NVMe will continue to expand its reach and will soon become the dominant storage interface for the foreseeable future. At the same time, you can also expect BGA NVMe SSDs to break out on two levels -- they’ll pack in more storage space and also expand their reach to other consumer devices, portables, and wearables.

Samsung all the way

Samsung has been spearheading the SSD market almost since the turn of the century. It was the first company to mass produce a 1Gb NAND flash back in 2002. With the Sens Q30PLUS Samsung Note PC, and the Sens Q1 ultra-mobile PC that were the first PCs to feature 32GB SSDs built-in, it gave everyone a taste of things to come in the future. Samsung then helped SSDs break into the ‘era of the tera’ by mass producing the world’s first V-NAND-based SSD.

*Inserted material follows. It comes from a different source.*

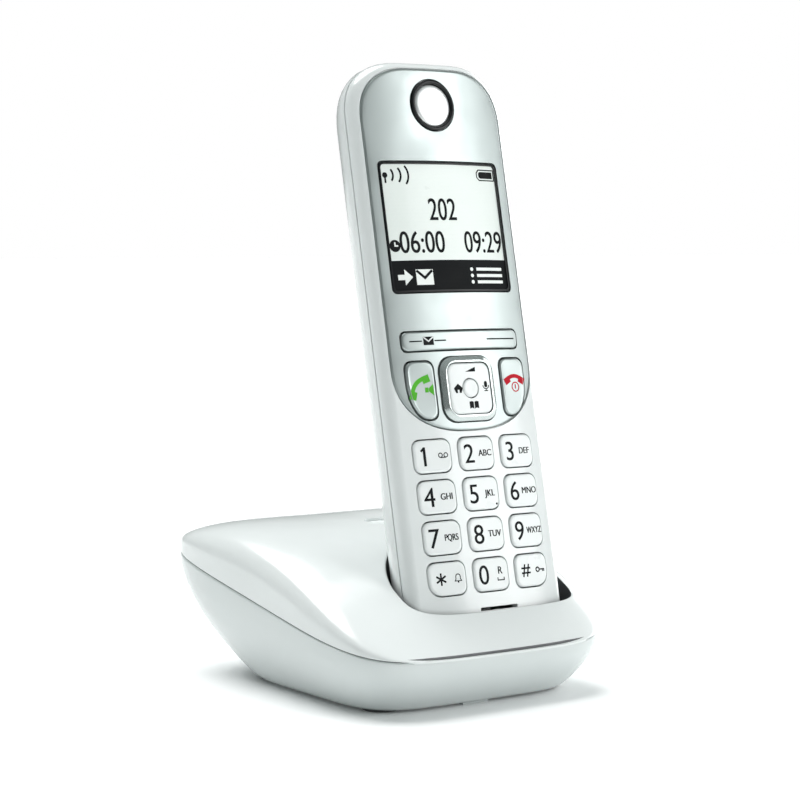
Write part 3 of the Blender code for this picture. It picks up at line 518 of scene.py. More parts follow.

The successes are the result of the company pouring billions of dollars on R&D. Add to it the fact that Samsung designs, develops, and manufactures storage devices under one-roof in its vertically integrated production unit. All the key components of an SSD, such as the custom controllers, V-NAND and DRAM, are completely designed in-house. This allows Samsung to deliver fully integrated and optimised products that deliver unmatched performance.

One of the most recent examples of the company’s innovation trickling down to consumer applications, is the Samsung 980 PRO PCIe NVMe M.2 drive. It is designed for tech-savvy users and high-end gamers with support for read and write speeds of up to 7,000MB/s and 5,000MB/s, respectively!

Irrespective of the fact that mobile device manufacturers continue to push cloud storage options, local storage on phones and tablets is still increasing, thanks to advancements in SSD technology. Owing to this trend, SSD sales are expected to continue their sharp increase in the next five years.

Consumer SSDs have gone from 50GB to 4TB in under a decade. Newer SSDs that operate on the PCIe interface and communicate over the NVMe protocol are delivering speeds that can’t be matched by any other class of storage devices. With the continuous development and advancements, SSDs will carry on to revolutionise storage for the consumers on the desktop and beyond, in the years to come.